Photodegradable cross-linked polymer derived from a vinylic rotaxane cross-linker possessing aromatic disulfide axle

Abstract

A new concept for photodegradable cross-linked polymers utilizing characteristics of rotaxane cross-links and aromatic disulfides is proposed. The cross-linked polymer is obtained by the radical polymerization of a vinyl monomer in the presence of a [3]rotaxane-type cross-linker having two radically polymerizable groups. The [3]rotaxane-type cross-linker was prepared in 93 % yield by the typical rotaxane-forming reaction using a dumbbell-shaped aromatic disulfide possessing a bis(ammonium salt) moiety and a crown ether wheel tethered by a hydroxymethyl group (96 %) and the subsequent vinyl group-endowment (80 %). The radical polymerization of methyl methacrylate (MMA) in the presence of the cross-linker (0.1 mol %) at 60 °C afforded solvent-insoluble polymer in 90 % yield.
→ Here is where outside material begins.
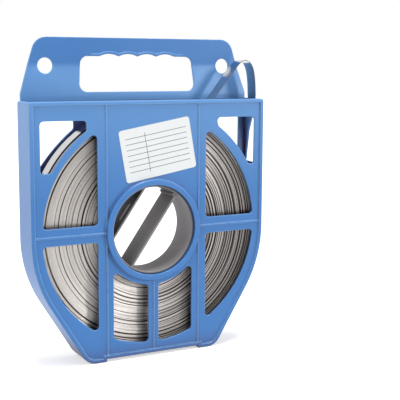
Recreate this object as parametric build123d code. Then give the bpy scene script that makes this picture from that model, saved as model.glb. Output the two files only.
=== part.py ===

When the polymer was swollen to a gel in dimethylformamide (DMF) and a small part of the gel was UV-irradiated, the gel was promptly solubilized, probably via the photochemical scission of the S–S linkage of the interlocked aromatic disulfide, causing the efficient decomposition of the rotaxane cross-links. The recovered poly(methyl methacrylate) bearing a small amount of crown ether moiety has a molecular weight of Mn 170 kg/mol (Mw/Mn 2.1) that indicated the occurrence of the site-selective photodegradation.